>> begin Data provided

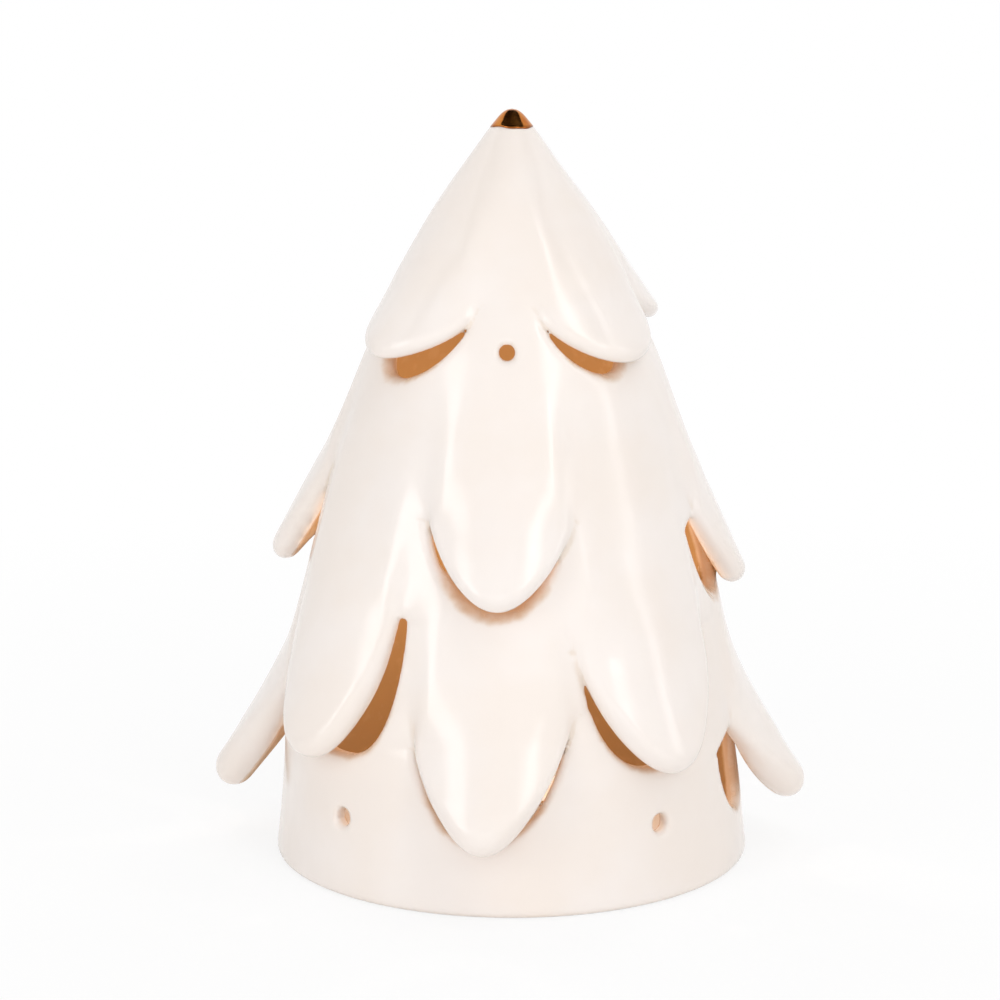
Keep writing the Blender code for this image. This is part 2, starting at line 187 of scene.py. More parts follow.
FOOT_TIER = Tier(
    azimuth=-4.5,
    ridge=80.0,
    root=46.0,
    tip=15.5,
    stand_off=18.5,
    half_angle=18.8,
    flare=2.0,
    taper=1.2,
    thick=9.8,
    cut_top=0.0,
    cut_bottom=-0.5,
    cut_rise=1.5,
    cut_angle=18.2,
    cut_fullness=2.4,
    cut_taper=1.35,
    hands=(
        Hand(root=-4.0, tip=2.8, out=-2.0, slant=0.22, cut_wide=0.8),
        Hand(turn=7.0, root=-10.0, tip=-3.4, out=2.5, cut_turn=-11.0, cut_slant=0.32, cut_low=3.0),
        Hand(turn=2.0, out=-0.2),
        Hand(turn=-7.0, tip=-3.8, out=5.8),
    ),
)
TIERS = (TOP_TIER, UPPER_TIER, LOWER_TIER, FOOT_TIER)
BOUGHS_PER_TIER = 4
Bough = namedtuple(
    "Bough", "azimuth ridge root tip stand_off half_angle flare taper fullness thick slant lean"
)
Cut = namedtuple("Cut", "azimuth top bottom rise half_angle fullness taper slant lean")

# Holes, with the azimuths in degrees
Hole = namedtuple("Hole", "radius height azimuths")
HOLES = (
    Hole(2.0, 129.6, (-2.0, 88.0, 178.0, 268.0)),
    Hole(2.3, 19.0, (-44.8, 38.2, 128.0, 206.0)),
)
HOLE_ROUND = 0.6 * CUT_ROUND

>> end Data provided

§ **Exercise details**
Once more, set down the full listing, verbatim.

§ **The response**
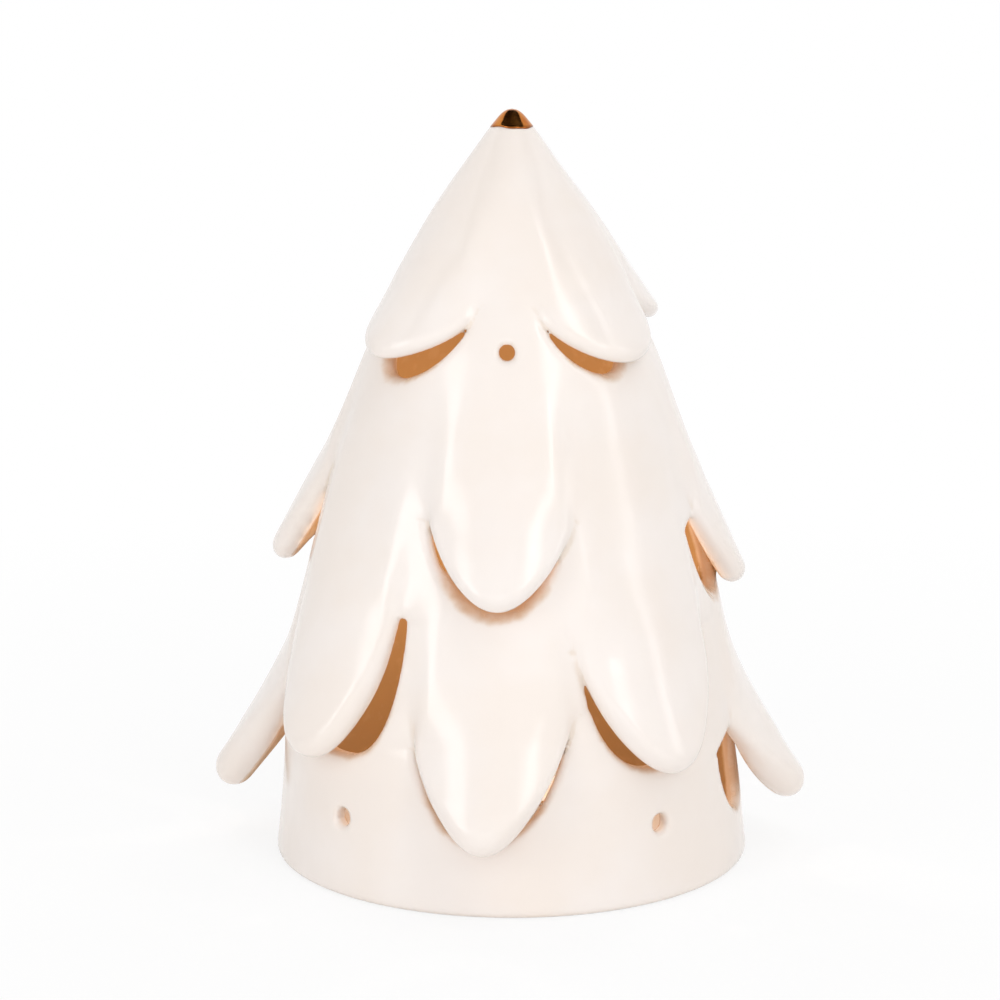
Keep writing the Blender code for this image. This is part 2, starting at line 187 of scene.py. More parts follow.
FOOT_TIER = Tier(
    azimuth=-4.5,
    ridge=80.0,
    root=46.0,
    tip=15.5,
    stand_off=18.5,
    half_angle=18.8,
    flare=2.0,
    taper=1.2,
    thick=9.8,
    cut_top=0.0,
    cut_bottom=-0.5,
    cut_rise=1.5,
    cut_angle=18.2,
    cut_fullness=2.4,
    cut_taper=1.35,
    hands=(
        Hand(root=-4.0, tip=2.8, out=-2.0, slant=0.22, cut_wide=0.8),
        Hand(turn=7.0, root=-10.0, tip=-3.4, out=2.5, cut_turn=-11.0, cut_slant=0.32, cut_low=3.0),
        Hand(turn=2.0, out=-0.2),
        Hand(turn=-7.0, tip=-3.8, out=5.8),
    ),
)
TIERS = (TOP_TIER, UPPER_TIER, LOWER_TIER, FOOT_TIER)
BOUGHS_PER_TIER = 4
Bough = namedtuple(
    "Bough", "azimuth ridge root tip stand_off half_angle flare taper fullness thick slant lean"
)
Cut = namedtuple("Cut", "azimuth top bottom rise half_angle fullness taper slant lean")

# Holes, with the azimuths in degrees
Hole = namedtuple("Hole", "radius height azimuths")
HOLES = (
    Hole(2.0, 129.6, (-2.0, 88.0, 178.0, 268.0)),
    Hole(2.3, 19.0, (-44.8, 38.2, 128.0, 206.0)),
)
HOLE_ROUND = 0.6 * CUT_ROUND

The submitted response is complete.